Surprisingly, more than half of the people will not: 28% of the IT professionals will continue to use spreadsheets because that is what they always did, and 25% will stitch together a database in-house that all feeds will go into.
Most Organizations Do Not Have A Detailed Deployment Strategy Yet
Finally — your deployment strategy. Once all the other planning is done, it is time to decide on a logical and comprehensive plan that outlines how you will handle the actual deployment.
Of course, this will need to take into account any time-critical procedures, like month-end reporting as that would be most disruptive to your everyday business operations, as well as any training and admin processes to minimize downtime.
While only 15% of enterprises have a detailed deployment scheduling and logistics strategy in place, 43% are on the track to outlining one. The remaining 42% do not have an implementation plan yet.
Based on the data above we can conclude that enterprises and other large organizations have mostly taken care of the easier parts of the migration process: most have allocated a full or partial budget, decided whether or not to use internal or external resources, already or almost a packaging strategy in place and have decided on tooling. Most IT professionals also know that their hardware estate is between 1-2 or 2-4 years old and that it is mostly compliant with Windows 10 security requirement.
It is encouraging to see that almost two thirds of companies are using the latest version of the SCCM (or equivalent) and that practically half of all IT project manager are planning to use a more sophisticated project management tool that spreadsheets or handcranked databases.

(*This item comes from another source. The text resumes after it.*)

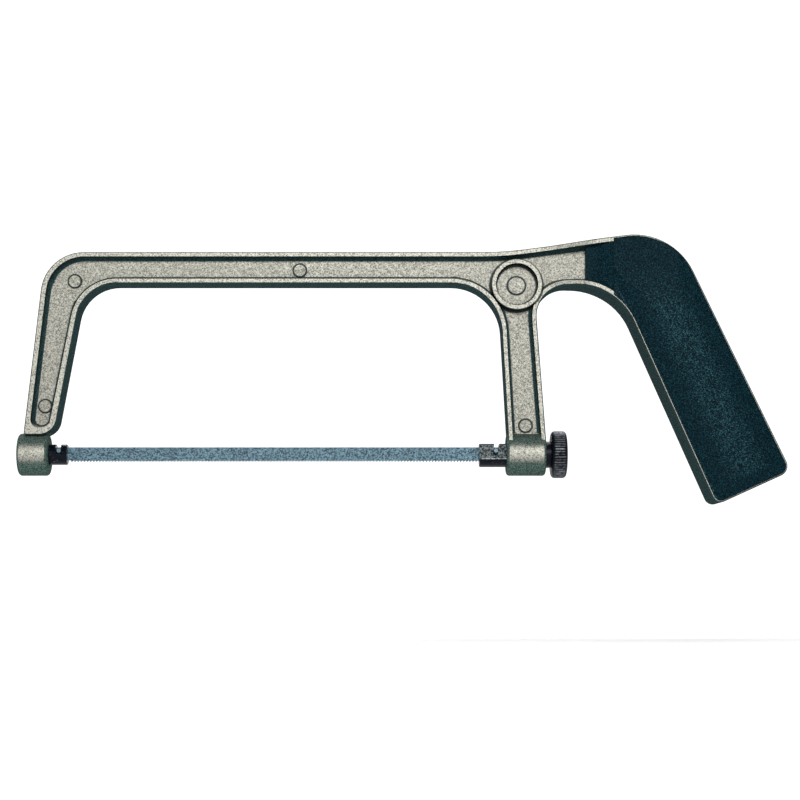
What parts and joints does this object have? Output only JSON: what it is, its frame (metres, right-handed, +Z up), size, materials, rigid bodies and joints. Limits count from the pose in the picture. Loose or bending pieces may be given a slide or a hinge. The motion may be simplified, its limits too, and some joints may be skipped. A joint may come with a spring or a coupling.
{
  "type": "hacksaw",
  "caption": "Small bow hacksaw with a cast I-section frame, slanted handle with inlaid grips, pinned blade on two notched holders and a knurled tension nut.",
  "frame": {"origin": "midway between the blade's two pins, on the centre line of the blade strip", "axes": "+X along the blade towards the handle, +Z up from the blade to the top bar, Y through the thickness of the casting"},
  "size_m": [0.2597, 0.0224, 0.0907],
  "materials": {
    "cast_aluminium": "tumbled die casting, fine metallic speckle",
    "grip_plastic": "fine stipple, semi-matte",
    "screw_steel": "zinc plated",
    "black_steel": "black oxide, glossy",
    "nut_black": "black oxide, straight knurl",
    "blade_steel": "satin blued grey, fine grinding marks",
    "pin_steel": "bright cut ends"
  },
  "bodies": {
    "saw_frame": {"frame": "cast_aluminium", "grip_left": "grip_plastic", "grip_right": "grip_plastic", "grip_screws": "screw_steel", "blade_stud": "black_steel", "thrust_collar": "black_steel"},
    "tensioner": {"draw_bar": "black_steel"},
    "nut": {"tension_nut": "nut_black"},
    "blade_strip": {"blade": "blade_steel", "blade_pin_front": "pin_steel", "blade_pin_rear": "pin_steel"}
  },
  "joints": [
    {"name": "nut_turn", "type": "hinge", "parent": "saw_frame", "child": "nut", "pos_m": [0.095, 0, 0], "axis": [1, 0, 0], "range_deg": [0, 1080]},
    {"name": "draw_slide", "type": "slide", "parent": "saw_frame", "child": "tensioner", "axis": [-1, 0, 0], "range_m": [0, 0.00241]},
    {"name": "blade_unhook", "type": "hinge", "parent": "saw_frame", "child": "blade_strip", "pos_m": [-0.0741, 0, 0.0012], "axis": [0, -1, 0], "range_deg": [0, 6.61]}
  ],
  "couplings": [
    {"joint": "draw_slide", "follows": "nut_turn", "m_per_rad": 0.00012732},
    {"joint": "blade_unhook", "follows": "nut_turn", "ratio": 0.006111}
  ]
}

However, there are three gaping holes as well: Firstly, very few organizations have finished testing for application compatibility - the biggest roadbock to a smooth Windows 10 rollout. Secondly, only one out of 10 IT departments has completed the rationalization step and many are planning to either ask their users, retire as needed based on application usage or move everything forward. Lastly, organizations are struggling to put an efficient deployment strategy in place.